PROBLEM STATEMENT: Begin with the line that contains "upper_casing()" and continue down through the line that contains "zip(*points))), Vector(map(max, zip(*points)))"; reproduce those lines exactly and only those.

RECORDED DATA:
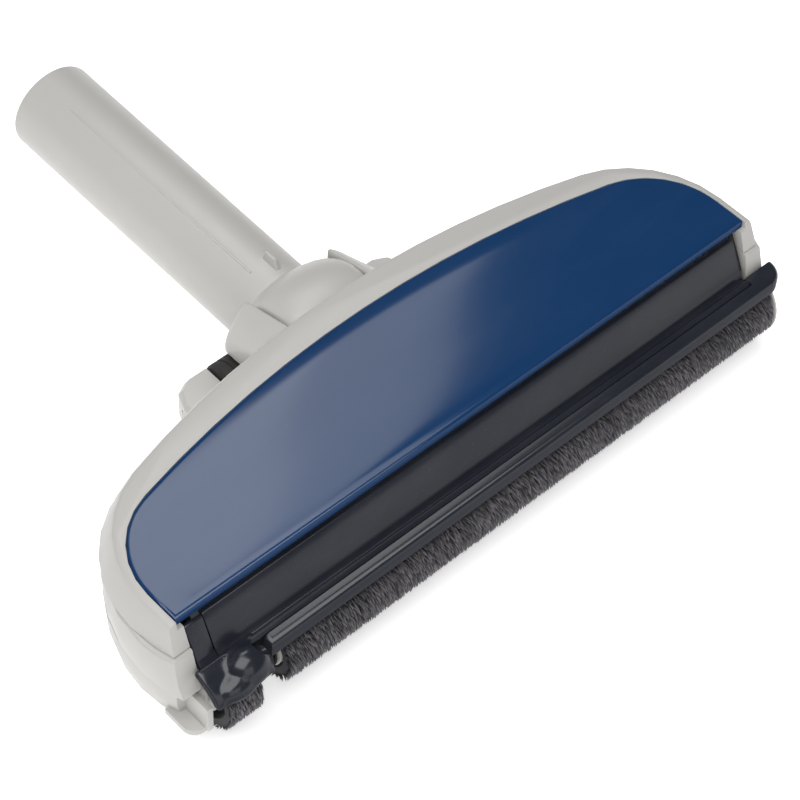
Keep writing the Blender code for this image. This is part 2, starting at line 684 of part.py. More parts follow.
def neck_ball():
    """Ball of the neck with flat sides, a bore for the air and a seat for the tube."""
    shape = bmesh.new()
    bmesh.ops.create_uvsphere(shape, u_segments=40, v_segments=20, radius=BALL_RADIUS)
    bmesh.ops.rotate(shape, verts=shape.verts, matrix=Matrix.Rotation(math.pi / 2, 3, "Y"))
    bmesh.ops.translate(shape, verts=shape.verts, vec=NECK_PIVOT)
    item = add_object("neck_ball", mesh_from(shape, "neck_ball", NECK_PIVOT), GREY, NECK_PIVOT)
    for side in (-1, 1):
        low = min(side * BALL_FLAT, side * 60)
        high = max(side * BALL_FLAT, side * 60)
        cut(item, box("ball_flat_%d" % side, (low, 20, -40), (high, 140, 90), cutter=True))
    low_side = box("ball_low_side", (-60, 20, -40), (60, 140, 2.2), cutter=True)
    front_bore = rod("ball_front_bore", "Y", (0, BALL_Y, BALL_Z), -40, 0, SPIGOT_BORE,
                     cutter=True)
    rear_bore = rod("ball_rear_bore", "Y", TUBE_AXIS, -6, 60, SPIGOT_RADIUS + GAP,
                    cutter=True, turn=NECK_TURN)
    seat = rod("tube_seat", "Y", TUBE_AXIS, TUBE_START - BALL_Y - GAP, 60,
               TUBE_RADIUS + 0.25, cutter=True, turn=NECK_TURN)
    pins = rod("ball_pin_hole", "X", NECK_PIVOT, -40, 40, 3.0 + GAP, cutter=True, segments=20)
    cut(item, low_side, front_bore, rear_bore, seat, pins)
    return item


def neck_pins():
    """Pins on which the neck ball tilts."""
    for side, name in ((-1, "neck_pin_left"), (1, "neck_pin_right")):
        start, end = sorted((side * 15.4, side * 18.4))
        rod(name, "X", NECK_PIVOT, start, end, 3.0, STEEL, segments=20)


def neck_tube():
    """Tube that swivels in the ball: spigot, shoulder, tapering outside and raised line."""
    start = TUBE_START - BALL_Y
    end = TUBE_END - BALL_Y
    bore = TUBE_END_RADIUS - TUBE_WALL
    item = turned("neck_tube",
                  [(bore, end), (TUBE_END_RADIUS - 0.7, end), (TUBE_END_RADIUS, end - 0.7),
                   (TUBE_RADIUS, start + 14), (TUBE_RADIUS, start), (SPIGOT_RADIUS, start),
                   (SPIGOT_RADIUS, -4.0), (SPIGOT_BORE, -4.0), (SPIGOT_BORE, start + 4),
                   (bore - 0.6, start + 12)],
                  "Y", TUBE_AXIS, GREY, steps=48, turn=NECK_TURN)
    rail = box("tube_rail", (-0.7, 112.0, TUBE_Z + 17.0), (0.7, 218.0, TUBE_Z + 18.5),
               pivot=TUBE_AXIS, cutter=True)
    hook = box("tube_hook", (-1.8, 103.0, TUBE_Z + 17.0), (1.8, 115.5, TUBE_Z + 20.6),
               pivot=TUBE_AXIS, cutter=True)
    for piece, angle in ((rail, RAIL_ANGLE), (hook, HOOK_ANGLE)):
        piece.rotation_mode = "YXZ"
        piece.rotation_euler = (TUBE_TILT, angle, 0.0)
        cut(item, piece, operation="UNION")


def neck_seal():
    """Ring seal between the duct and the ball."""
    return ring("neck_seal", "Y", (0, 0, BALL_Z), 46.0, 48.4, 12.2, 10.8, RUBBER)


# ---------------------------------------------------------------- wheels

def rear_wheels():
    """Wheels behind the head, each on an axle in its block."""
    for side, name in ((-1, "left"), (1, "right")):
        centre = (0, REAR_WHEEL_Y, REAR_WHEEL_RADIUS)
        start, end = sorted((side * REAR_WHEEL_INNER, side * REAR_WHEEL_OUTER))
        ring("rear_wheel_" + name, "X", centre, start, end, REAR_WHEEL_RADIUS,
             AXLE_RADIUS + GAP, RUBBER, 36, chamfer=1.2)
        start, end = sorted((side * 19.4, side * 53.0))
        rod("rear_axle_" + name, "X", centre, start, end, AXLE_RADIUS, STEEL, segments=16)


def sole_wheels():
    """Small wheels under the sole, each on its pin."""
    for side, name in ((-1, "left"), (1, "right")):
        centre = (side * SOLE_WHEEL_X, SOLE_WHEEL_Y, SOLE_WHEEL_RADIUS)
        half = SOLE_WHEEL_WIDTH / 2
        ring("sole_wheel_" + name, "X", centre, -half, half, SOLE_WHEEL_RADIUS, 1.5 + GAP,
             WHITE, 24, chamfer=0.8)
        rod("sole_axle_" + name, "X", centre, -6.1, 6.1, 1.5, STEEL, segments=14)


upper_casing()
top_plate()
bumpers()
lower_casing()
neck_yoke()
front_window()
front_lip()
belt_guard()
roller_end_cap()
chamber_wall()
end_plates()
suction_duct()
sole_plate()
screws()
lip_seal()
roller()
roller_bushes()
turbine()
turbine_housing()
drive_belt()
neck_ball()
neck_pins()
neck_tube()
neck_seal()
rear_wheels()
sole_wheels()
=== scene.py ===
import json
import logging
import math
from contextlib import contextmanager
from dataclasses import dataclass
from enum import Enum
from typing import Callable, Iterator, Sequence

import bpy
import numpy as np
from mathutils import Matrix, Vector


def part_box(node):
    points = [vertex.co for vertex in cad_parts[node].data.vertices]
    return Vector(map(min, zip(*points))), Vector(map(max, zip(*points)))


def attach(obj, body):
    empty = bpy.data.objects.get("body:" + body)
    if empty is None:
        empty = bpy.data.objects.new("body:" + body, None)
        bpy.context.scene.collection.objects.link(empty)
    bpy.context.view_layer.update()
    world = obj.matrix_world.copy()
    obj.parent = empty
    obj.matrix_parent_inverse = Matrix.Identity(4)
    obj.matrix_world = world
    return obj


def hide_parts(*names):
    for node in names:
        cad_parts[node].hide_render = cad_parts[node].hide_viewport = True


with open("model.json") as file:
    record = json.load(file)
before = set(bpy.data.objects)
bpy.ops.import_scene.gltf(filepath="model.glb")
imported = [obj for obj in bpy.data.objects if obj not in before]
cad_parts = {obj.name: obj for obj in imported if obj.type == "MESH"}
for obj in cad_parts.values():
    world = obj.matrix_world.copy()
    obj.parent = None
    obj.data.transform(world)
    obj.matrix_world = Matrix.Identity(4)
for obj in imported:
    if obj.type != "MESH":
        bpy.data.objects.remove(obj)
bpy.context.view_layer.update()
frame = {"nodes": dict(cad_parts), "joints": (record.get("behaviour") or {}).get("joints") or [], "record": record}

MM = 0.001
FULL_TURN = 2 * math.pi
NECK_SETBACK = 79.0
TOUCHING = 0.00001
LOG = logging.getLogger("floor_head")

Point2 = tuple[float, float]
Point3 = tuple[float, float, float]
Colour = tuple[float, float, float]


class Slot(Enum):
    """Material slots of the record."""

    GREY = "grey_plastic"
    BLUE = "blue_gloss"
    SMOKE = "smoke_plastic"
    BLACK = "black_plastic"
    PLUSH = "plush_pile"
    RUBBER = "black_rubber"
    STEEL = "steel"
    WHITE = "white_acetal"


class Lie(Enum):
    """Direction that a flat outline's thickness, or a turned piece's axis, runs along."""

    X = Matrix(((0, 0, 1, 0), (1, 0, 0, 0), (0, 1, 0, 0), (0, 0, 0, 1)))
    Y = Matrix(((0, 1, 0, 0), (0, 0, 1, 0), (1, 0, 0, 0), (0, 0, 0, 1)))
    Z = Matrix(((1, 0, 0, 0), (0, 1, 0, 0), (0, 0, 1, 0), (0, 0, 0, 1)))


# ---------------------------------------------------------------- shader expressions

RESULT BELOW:
upper_casing()
top_plate()
bumpers()
lower_casing()
neck_yoke()
front_window()
front_lip()
belt_guard()
roller_end_cap()
chamber_wall()
end_plates()
suction_duct()
sole_plate()
screws()
lip_seal()
roller()
roller_bushes()
turbine()
turbine_housing()
drive_belt()
neck_ball()
neck_pins()
neck_tube()
neck_seal()
rear_wheels()
sole_wheels()
=== scene.py ===
import json
import logging
import math
from contextlib import contextmanager
from dataclasses import dataclass
from enum import Enum
from typing import Callable, Iterator, Sequence

import bpy
import numpy as np
from mathutils import Matrix, Vector


def part_box(node):
    points = [vertex.co for vertex in cad_parts[node].data.vertices]
    return Vector(map(min, zip(*points))), Vector(map(max, zip(*points)))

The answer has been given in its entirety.